Problem #1 – Latitude and longitude are not rectangular Cartesian coordinates. Rather they are determined from a spherical grid with lines of longitude (N-S lines) converging at the poles and lines of latitude running parallel from the equator to 90N and 90S. This is fundamentally NOT a rectangular grid. These sets of lines do not meet at right angles and distances between lines of longitude varies from about 111 km per degree at the equator to 0 km at the poles. Converting distances in degrees to distances in kilometers requires spherical geometry, not our simple grade school Pythagorean theorem calculation. This leads to:

Problem #2 – The earth is a globe, so maps of it cannot be shown accurately on a flat computer or phone screen. Think of the continents drawn on the skin of an orange. Peel the skin and press it flat. The result will certainly never be a simple rectangular depiction of the continents as we see in most maps. To make flat maps, cartographers devised a large number of “projections”, mathematical transformations between lat/ long earth coordinate values and x/y map coordinate values. These transformations produce all the maps we see today. Even the spinning globe that you can view in Google Earth is a projection of a hemisphere of the earth to a flat surface. Look at the edges of that image and you will see the shapes of continents are not what we expect to see. Problems #1 and #2 lead to

Problem #3 – Unfortunately, these are complex problems that require an understanding of geodesy, geography and cartography to handle correctly. Therefore, in the throwaway world of Internet mapping and phone app development, where the 80% solution is good enough, programmers ignore Problems #1 and #2 to create a standard operating procedure in which geographic coordinates are mapped to rectangular Cartesian space. The universal “projection” for web mapping is called “Web Mercator”, but it is not a projection, it simply puts all lat/long coordinates in a rectangular grid.
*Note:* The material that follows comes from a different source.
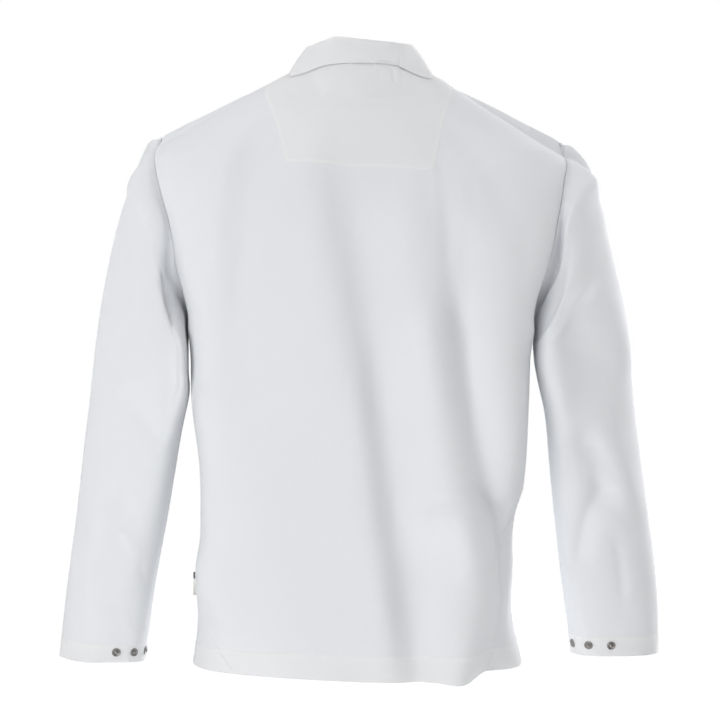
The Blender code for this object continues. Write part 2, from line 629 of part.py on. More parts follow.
def grid_normals(points):
    return unit(np.cross(np.gradient(points, axis=0), np.gradient(points, axis=1)))


def collar_ring(turn):
    """The outer edge of the stand's top."""
    sine, cosine = np.sin(turn), np.cos(turn)
    depth = np.where(cosine > 0, COLLAR_DEPTH["back"], COLLAR_DEPTH["front"])
    degrees = np.degrees(np.abs(turn))
    height = np.where(turn > 0, COLLAR_TOP.at("left", degrees), COLLAR_TOP.at("right", degrees))
    return np.stack([COLLAR_WIDTH * sine, depth * cosine, height], axis=-1)


def stand_points(turn):
    """The stand's outer face, from just above the neck seam to its top."""
    rise = body_points(turn, NECK_LEVEL) - body_points(turn, NECK_LEVEL - PROBE)
    foot = body_points(turn, NECK_LEVEL) + COLLAR_GAP * unit(rise)
    up = np.linspace(0, 1, STAND_UP + 1)[:, None, None]
    return foot + (collar_ring(turn) - foot) * up


def collar_stand(material):
    outer = stand_points(COLLAR_END * np.linspace(-1, 1, COLLAR_ACROSS + 1))
    inner = outer - STRIP_WALL * grid_normals(outer)
    add_part("collar_stand", wall("collar_stand", outer, inner), material)


def collar_fall(material):
    """The turned-down collar: over the stand's top in a roll, then out and down to its edge."""
    turn = COLLAR_END * np.linspace(-1, 1, COLLAR_ACROSS + 1)
    stand = stand_points(turn)
    out = grid_normals(stand)[-1]
    up = unit(np.cross(np.gradient(stand[-1], axis=0), out))
    degrees = np.degrees(np.abs(turn * FALL_END))
    edge = body_points(turn * FALL_END, FALL_EDGE.at("level", degrees), FALL_EDGE.at("off", degrees))
    crown = stand[-1] + (COLLAR_GAP + STRIP_WALL) * up
    rows = [crown - STRIP_WALL * out]
    for angle in ROLL_ANGLES:
        rows.append(crown + ROLL * (math.sin(angle) * out + (math.cos(angle) - 1) * up))
    for down in np.linspace(0, 1, FALL_DOWN + 1)[1:]:
        rows.append(rows[len(ROLL_ANGLES)] + (edge - rows[len(ROLL_ANGLES)]) * down)
    outer = np.stack(rows[::-1])
    inner = outer - STRIP_WALL * grid_normals(outer)
    add_part("collar_fall", wall("collar_fall", outer, inner), material)


def body_strip(name, turn, level, out, material):
    """A strip on the body's own points, its inner face moved out or in by a distance."""
    level = np.broadcast_to(level, turn.shape)
    outer, inner = body_points(turn, level, out + STRIP_WALL), body_points(turn, level, out)
    add_part(name, wall(name, outer, inner), material)


def neck_facing(material):
    """It shares the back panel's rows, and ends short of the neck seam."""
    low, high = FACING.rows[0, 0], FACING.rows[-1, 0]
    rows = body_levels()
    level = np.array([low, *rows[(rows > low) & (rows < high)], high])[:, None]
    left, right = np.radians(FACING.at("left", level)), -np.radians(FACING.at("right", level))
    turn = right + (left - right) * np.linspace(0, 1, FACING_ACROSS + 1)
    body_strip("neck_facing", turn, level, -WALL - FACING_GAP - STRIP_WALL, material)


def placket(material):
    """Two strips over and under the slit, on the front panel's rows."""
    rows = body_levels()
    level = rows[rows > SLIT_BOTTOM - PLACKET_BELOW][:, None]
    half = PLACKET_WIDTH / 2 / BODY.at("front", level)
    turn = np.pi + half * np.linspace(-1, 1, PLACKET_ACROSS + 1)
    body_strip("placket_over", turn, level, LAYER_GAP, material)
    body_strip("placket_under", turn, level, -WALL - LAYER_GAP - STRIP_WALL, material)


def side_label(material):
    level, reach = np.meshgrid(np.linspace(LABEL_BOTTOM, LABEL_TOP, 4), [SEAM_GAP, LABEL_REACH], indexing="ij")
    turn = np.radians(SIDE_SEAM.at("left", level))
    middle = body_points(turn, level, reach)
    across = np.array([0, LABEL_WALL / 2, 0])
    add_part("side_label", wall("side_label", middle + across, middle - across), material)


def snap_mesh(name):
    mesh = bpy.data.meshes.new(name)
    points = [(radius, 0, height) for _, radius, height in SNAP_PROFILE]
    mesh.from_pydata(points, [(row, row + 1) for row in range(len(points) - 1)], [])
    return mesh


def cuff_snaps(side, material):
    mesh = snap_mesh(f"snap_{side}")
    along = np.array(sleeve_length(side) - SNAP_ABOVE_CUFF)
    for number, angle in enumerate(SNAP_ANGLES[side], start=1):
        around = np.array(math.radians(angle))
        normal = Vector(sleeve_normals(around, along, side))
        part = add_part(f"snap_{side}_{number}", mesh, material)
        part.location = sleeve_points(around, along, side, BAND_RAISE + SEAM_GAP)
        part.rotation_euler = normal.to_track_quat("Z", "Y").to_euler()
        turning = part.modifiers.new("turned", "SCREW")
        turning.steps = turning.render_steps = SNAP_SIDES
        turning.use_merge_vertices = True
        turning.merge_threshold = 1e-5


def clear_scene():
    for item in list(bpy.data.objects):
        bpy.data.objects.remove(item, do_unlink=True)
    collection = bpy.data.collections.new(COLLECTION_NAME)
    bpy.context.scene.collection.children.link(collection)


def main():
    clear_scene()
    white_cloth = finish("white_cloth", (0.86, 0.88, 0.90), 0.85)
    back_panel(white_cloth)
    front_panel(white_cloth)
    sleeve("left", white_cloth)
    sleeve("right", white_cloth)
    collar_stand(white_cloth)
    collar_fall(white_cloth)
    neck_facing(white_cloth)
    placket(white_cloth)
    side_label(finish("label_tape", (0.80, 0.80, 0.76), 0.6))
    bright_metal = finish("bright_metal", (0.66, 0.65, 0.62), 0.22, 1.0)
    cuff_snaps("left", bright_metal)
    cuff_snaps("right", bright_metal)


main()
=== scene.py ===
import math

import bpy
import numpy as np
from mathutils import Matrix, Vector


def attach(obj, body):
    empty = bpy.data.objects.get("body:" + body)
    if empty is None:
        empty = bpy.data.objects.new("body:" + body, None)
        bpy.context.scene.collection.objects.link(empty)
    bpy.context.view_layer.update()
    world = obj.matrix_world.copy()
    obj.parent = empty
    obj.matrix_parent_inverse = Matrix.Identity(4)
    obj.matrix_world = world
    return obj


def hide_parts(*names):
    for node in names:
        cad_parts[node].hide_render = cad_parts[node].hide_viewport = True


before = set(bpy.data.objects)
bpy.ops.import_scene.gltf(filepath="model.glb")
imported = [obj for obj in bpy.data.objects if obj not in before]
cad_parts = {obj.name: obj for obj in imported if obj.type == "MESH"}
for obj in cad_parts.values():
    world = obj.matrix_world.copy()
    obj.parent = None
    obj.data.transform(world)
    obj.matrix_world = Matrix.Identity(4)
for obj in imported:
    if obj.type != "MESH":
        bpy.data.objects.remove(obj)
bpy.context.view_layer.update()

print("frame loaded")

# A white pullover work smock, filled out as worn. Metres, the front faces -Y, the wearer's left is +X.
# A place on the body is a turn, 0 at centre back and 90 degrees at the left side, and a row's level.
# A place on a sleeve is an angle, 0 outside and 90 at the back, and a length along from the shoulder.


class Rows:
    # rows of numbers under named columns, read as smooth curves along the first column
    def __init__(self, names, *rows):
        self.names = names.split()
        self.rows = np.array(sorted(rows), float)

    def column(self, name):
        return self.rows[:, self.names.index(name)]

    def at(self, name, where):
        marks, values = self.rows[:, 0], self.column(name)
        slopes = np.gradient(values, marks)
        low = np.clip(np.searchsorted(marks, where) - 1, 0, len(marks) - 2)
        span = marks[low + 1] - marks[low]
        t = np.clip((where - marks[low]) / span, 0, 1)
        rise = values[low + 1] - values[low]
        start, end = slopes[low] * span, slopes[low + 1] * span
        bend, twist = 3 * rise - 2 * start - end, start + end - 2 * rise
        return values[low] + t * start + t**2 * bend + t**3 * twist


def smooth(value, low, high):
    t = np.clip((value - low) / (high - low), 0, 1)
    return t * t * (3 - 2 * t)


def wrapped(angle):
    return (angle + np.pi) % (2 * np.pi) - np.pi


def unit(vectors):
    return vectors / np.linalg.norm(vectors, axis=-1, keepdims=True)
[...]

So why is this important to you? It probably isn’t that important if you are trying to figure out how to get across the city. Distortions from the rectangular mapping of spherical coordinates won’t make much difference at that scale. But look at almost any web map of the world showing the distribution of resources, people, carbon emissions, etc. and you will notice, hopefully, that the northern continents are hugely enlarged. Consider how this distorts your understanding of the depicted relationships. Measure the distance between, say, Hong Kong and Seattle with a virtual ruler on a Web Mercator map and your measurements will be incorrect since distances vary across the map.

The lesson here is that while we are all quickly becoming map users, there is much more to learn about geographic information—how it is captured, sampled, stored, structured, managed, searched, analyzed and visualized. Using and sharing geographic information is extremely important in today’s geo-enabled world. Governments and businesses depend upon it to make mission critical decisions. While the web mapping world is satisfied with an 80% solution of simple coordinates and unprojections, those who depend on these technologies to manage our cities and environment must understand a range of fundamental principles that form the foundation of geographic information science. Geo-everything isn’t a new invention, there is a great deal already known and much to learn.